Theater: Die Gedichte der jüdischen Schriftstellerin Selma Meerbaum-Eisinger stehen am Sonntag, 24. Februar, um 17.30 Uhr bei einer Lesung mit musikalischer Begleitung im Esslinger Scala auf dem Programm. Die Theater-AG der Stiftung Jugendhilfe aktiv/Theodor-Rothschild-Haus zeigt am Donnerstag, 23. Mai, um 11 Uhr das Stück „Der kleine Prinz“ frei nach Antoine de Saint-Exupéry. Auch die Württembergische Landesbühne beteiligt sich am Festprogramm und wird das Theaterstück „Anne Frank“ zeigen. Der Termin steht zurzeit noch nicht fest.

Festakt: Die zentrale Festveranstaltung zum 200-jährigen Jubiläum der Esslinger Synagoge beginnt am Sonntag, 2. Juni, um 17 Uhr im Gemeindehaus am Blarerplatz.
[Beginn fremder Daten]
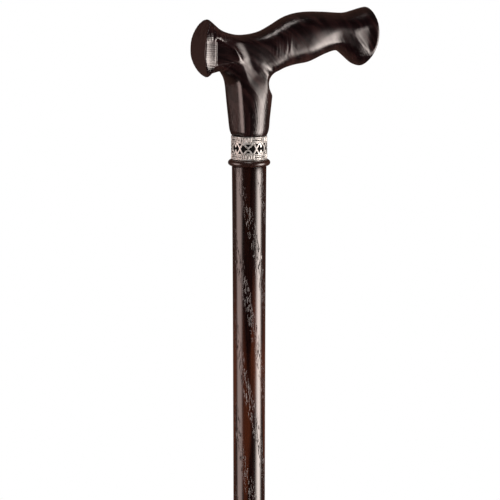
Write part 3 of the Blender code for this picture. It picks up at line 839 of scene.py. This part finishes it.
def reliefOf(turned, share):
    # 1 on top of the metal, 0 in its blackened ground: turned in degrees
    repeat = 360 / collar["repeats"]
    u = (turned - collar["turned"] + repeat / 2) % repeat - repeat / 2
    band, ribs = collar["band"], collar["ribs"]
    height = (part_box("collar")[1].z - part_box("collar")[0].z) / mm
    relief = np.zeros(u.shape)

    # the frieze
    tall = (0.5 - band) * height
    v = (share - 0.5) / (0.5 - band)
    inside = np.abs(v) < collar["friezeEdge"]
    v = np.clip(v, -collar["friezeMost"], collar["friezeMost"])
    for line in strands():
        off = distanceTo(line, u, v, tall) / collar["strandHalf"]
        relief = np.maximum(relief, np.minimum(collar["strandCrown"] * roundTop(off), 1) * inside)

    # a wire along each side of it, and one at each end
    inset, innerHalf = collar["friezeWire"]
    end, outerHalf = collar["endWire"]
    for middle, half in ((band - inset, innerHalf), (1 - band + inset, innerHalf),
                         (end, outerHalf), (1 - end, outerHalf)):
        relief = np.maximum(relief, roundTop(np.abs(share - middle) * height / half))

    # level ribs, broken by short groups of upright ones
    rows = {"low": (ribs["outer"], band - ribs["inner"]),
            "high": (1 - band + ribs["inner"], 1 - ribs["outer"])}
    for name, (low, high) in rows.items():
        count, left, right = ribs[name]
        within = (share > low) & (share < high)
        upright = (u > left) & (u < right) & within
        rib = ribbed((u - left) / (right - left) * count, ribs["upright"])
        relief = np.where(upright, np.maximum(relief, rib), relief)
        rib = ribbed((share - low) / (high - low) * ribs["levels"], ribs["level"])
        rib = ribs["levelHeight"] * rib
        relief = np.where(within & ~upright, np.maximum(relief, rib), relief)
    return relief


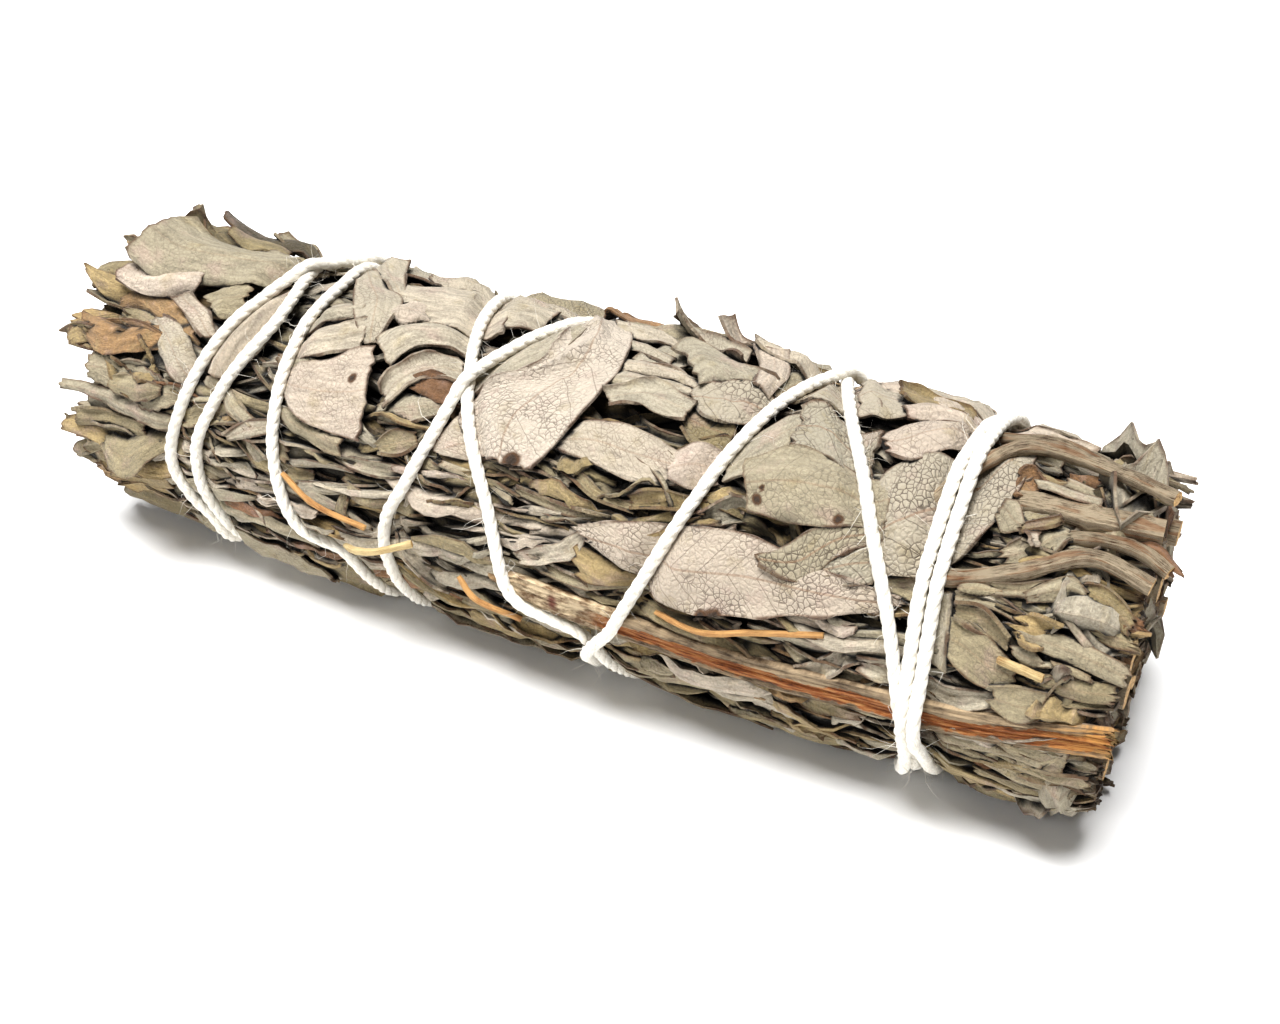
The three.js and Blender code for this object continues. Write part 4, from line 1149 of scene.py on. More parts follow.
        back=[(61.4, 47), (63.5, 47), (65.4, 48)], front=[(62, 52), (64, 53), (65.6, 52)], level=0.2,
        dome=0.4, tone=0.56, ragged=1.4, crumple=0.8),
    "brownEnd": dict(
        back=[(62.6, 42), (64.4, 42), (65.8, 43)], front=[(62.8, 46), (64.6, 46), (66, 47)], tone=0.84,
        ragged=1.2, crumple=0.8),
    "orangeEnd": dict(
        back=[(64.2, 48), (66, 47)], front=[(64.4, 53), (66.2, 53)], level=-0.1, tone=0.75, ragged=1.4,
        faces=(12, 8)),
    "spoon": dict(
        back=[(59, 61), (61, 61), (62.8, 62)], front=[(59.4, 62.6), (61.2, 63.6), (63, 64)], level=1.1,
        dome=0.8, tone=0.51, frill=0.1),
    "stripLow": dict(
        back=[(58, 66), (61.7, 64), (65.2, 63)], front=[(58.4, 70.6), (62.2, 71), (65.2, 69)], level=0.4,
        dome=0.7, tone=0.55, ragged=1.2, frill=0.5),
    "netStrip": dict(
        back=[(49, 57.6), (51, 57), (53.3, 60), (56.2, 66)],
        front=[(49.6, 69), (51.4, 72), (53.6, 75), (56.4, 73)], level=0.6, dome=0.2, tone=0.52, net=0.35,
        faces=(26, 14)),
    "squareGrey": dict(
        back=[(54.8, 73.4), (56.9, 71), (59.4, 71)], front=[(54.6, 80), (57.4, 82.6), (59.4, 79)],
        level=0.9, dome=0.2, tone=0.51, ragged=0.9, frill=0.4),
    "fanLow": dict(
        back=[(55.2, 92), (58.8, 91), (62.4, 88)], front=[(56, 94), (59.3, 98.6), (62.2, 97)], level=0.5,
        dome=0.2, tone=0.51, net=0.2),
    "stripLowA": dict(
        back=[(49, 96), (52.6, 95), (56, 94), (60.4, 95)],
        front=[(49.4, 99), (52.6, 99), (56, 98), (60.2, 99)], level=0.5, fold=0.8, tone=0.47, frill=0.4),
    "stripLowB": dict(
        back=[(57.6, 99), (61, 98), (64.6, 96)], front=[(58.4, 103), (61.1, 103), (64.4, 102)], level=0.5,
        fold=0.6, tone=0.51, ragged=1.0),
    "stripLowC": dict(
        back=[(50, 100), (54, 100), (58, 102), (63.6, 105)],
        front=[(50.4, 103), (54, 104), (58, 108), (63.2, 110)], level=0.4, dome=0.9, tone=0.51, ragged=0.9,
        frill=0.4),
    "stripLowD": dict(
        back=[(54, 108), (58, 111), (63, 113)], front=[(54, 113), (58, 117), (62.6, 121)], dome=0.7,
        tone=0.58, ragged=1.0, frill=0.4),
}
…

Nach der Begrüßung durch den Vorstand der Israelitischen Religionsgemeinschaft Württembergs (IRGW), OB Jürgen Zieger, Rabbiner Yehuda Pushkin und Wolfgang Drexler hält Pfarrer Joachim Hahn einen Vortrag über die Geschichte der Esslinger Synagoge. Die Redebeiträge werden vom Chor „Die Taktlosen“ umrahmt. Anschließend tritt die Gruppe Asamblea Mediterranea auf. Mit Balladen, Liebesliedern und Festtagsgesängen schlägt sie eine musikalische Brücke zwischen der Kultur der Sepharden und der Aschkenazen.